→ **EXERCISE DESCRIPTION**
Copy out all the data, word for word.
-- START --
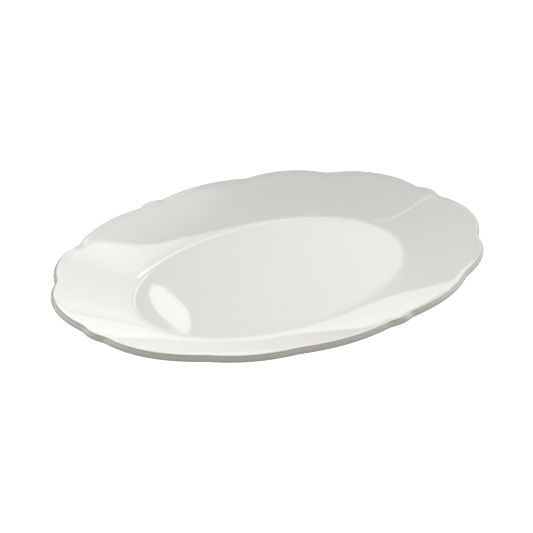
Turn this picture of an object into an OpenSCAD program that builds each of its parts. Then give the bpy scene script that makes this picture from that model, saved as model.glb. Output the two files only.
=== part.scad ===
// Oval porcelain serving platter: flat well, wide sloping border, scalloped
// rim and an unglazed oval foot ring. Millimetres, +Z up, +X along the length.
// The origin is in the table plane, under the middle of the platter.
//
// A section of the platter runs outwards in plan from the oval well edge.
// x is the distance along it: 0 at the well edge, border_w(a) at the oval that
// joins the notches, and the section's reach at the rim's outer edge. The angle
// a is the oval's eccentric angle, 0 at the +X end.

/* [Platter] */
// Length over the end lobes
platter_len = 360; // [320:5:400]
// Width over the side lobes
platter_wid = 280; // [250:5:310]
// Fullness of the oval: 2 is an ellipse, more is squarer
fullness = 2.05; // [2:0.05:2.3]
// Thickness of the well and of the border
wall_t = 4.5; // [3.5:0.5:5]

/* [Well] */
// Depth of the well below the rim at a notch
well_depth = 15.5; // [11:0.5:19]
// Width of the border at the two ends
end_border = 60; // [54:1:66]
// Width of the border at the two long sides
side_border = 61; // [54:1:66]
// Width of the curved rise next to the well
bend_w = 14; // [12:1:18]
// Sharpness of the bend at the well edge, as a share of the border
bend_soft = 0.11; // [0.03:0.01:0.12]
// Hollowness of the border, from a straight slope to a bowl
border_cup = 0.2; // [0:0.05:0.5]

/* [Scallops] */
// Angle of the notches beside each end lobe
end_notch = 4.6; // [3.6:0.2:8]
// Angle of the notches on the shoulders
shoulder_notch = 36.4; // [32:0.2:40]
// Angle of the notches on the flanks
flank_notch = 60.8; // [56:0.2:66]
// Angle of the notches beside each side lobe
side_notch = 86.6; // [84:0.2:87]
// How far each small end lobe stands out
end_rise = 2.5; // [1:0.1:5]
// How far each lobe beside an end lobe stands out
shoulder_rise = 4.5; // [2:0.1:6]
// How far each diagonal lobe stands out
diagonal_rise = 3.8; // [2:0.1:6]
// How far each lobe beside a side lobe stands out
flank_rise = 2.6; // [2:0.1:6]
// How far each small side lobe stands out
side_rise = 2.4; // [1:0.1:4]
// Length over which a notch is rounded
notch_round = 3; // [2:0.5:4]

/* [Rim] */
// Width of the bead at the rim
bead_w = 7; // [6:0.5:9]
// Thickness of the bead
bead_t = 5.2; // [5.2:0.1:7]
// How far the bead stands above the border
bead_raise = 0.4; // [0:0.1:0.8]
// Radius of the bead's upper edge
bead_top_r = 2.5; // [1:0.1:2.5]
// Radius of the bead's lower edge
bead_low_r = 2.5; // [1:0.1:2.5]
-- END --
→ **THE ANSWER**
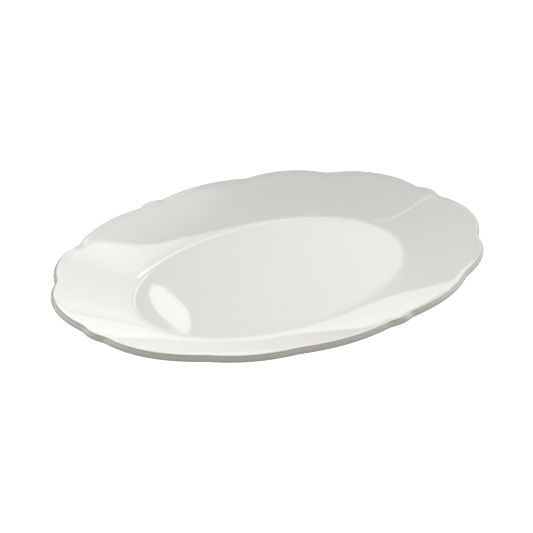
Turn this picture of an object into an OpenSCAD program that builds each of its parts. Then give the bpy scene script that makes this picture from that model, saved as model.glb. Output the two files only.
=== part.scad ===
// Oval porcelain serving platter: flat well, wide sloping border, scalloped
// rim and an unglazed oval foot ring. Millimetres, +Z up, +X along the length.
// The origin is in the table plane, under the middle of the platter.
//
// A section of the platter runs outwards in plan from the oval well edge.
// x is the distance along it: 0 at the well edge, border_w(a) at the oval that
// joins the notches, and the section's reach at the rim's outer edge. The angle
// a is the oval's eccentric angle, 0 at the +X end.

/* [Platter] */
// Length over the end lobes
platter_len = 360; // [320:5:400]
// Width over the side lobes
platter_wid = 280; // [250:5:310]
// Fullness of the oval: 2 is an ellipse, more is squarer
fullness = 2.05; // [2:0.05:2.3]
// Thickness of the well and of the border
wall_t = 4.5; // [3.5:0.5:5]

/* [Well] */
// Depth of the well below the rim at a notch
well_depth = 15.5; // [11:0.5:19]
// Width of the border at the two ends
end_border = 60; // [54:1:66]
// Width of the border at the two long sides
side_border = 61; // [54:1:66]
// Width of the curved rise next to the well
bend_w = 14; // [12:1:18]
// Sharpness of the bend at the well edge, as a share of the border
bend_soft = 0.11; // [0.03:0.01:0.12]
// Hollowness of the border, from a straight slope to a bowl
border_cup = 0.2; // [0:0.05:0.5]

/* [Scallops] */
// Angle of the notches beside each end lobe
end_notch = 4.6; // [3.6:0.2:8]
// Angle of the notches on the shoulders
shoulder_notch = 36.4; // [32:0.2:40]
// Angle of the notches on the flanks
flank_notch = 60.8; // [56:0.2:66]
// Angle of the notches beside each side lobe
side_notch = 86.6; // [84:0.2:87]
// How far each small end lobe stands out
end_rise = 2.5; // [1:0.1:5]
// How far each lobe beside an end lobe stands out
shoulder_rise = 4.5; // [2:0.1:6]
// How far each diagonal lobe stands out
diagonal_rise = 3.8; // [2:0.1:6]
// How far each lobe beside a side lobe stands out
flank_rise = 2.6; // [2:0.1:6]
// How far each small side lobe stands out
side_rise = 2.4; // [1:0.1:4]
// Length over which a notch is rounded
notch_round = 3; // [2:0.5:4]

/* [Rim] */
// Width of the bead at the rim
bead_w = 7; // [6:0.5:9]
// Thickness of the bead
bead_t = 5.2; // [5.2:0.1:7]
// How far the bead stands above the border
bead_raise = 0.4; // [0:0.1:0.8]
// Radius of the bead's upper edge
bead_top_r = 2.5; // [1:0.1:2.5]
// Radius of the bead's lower edge
bead_low_r = 2.5; // [1:0.1:2.5]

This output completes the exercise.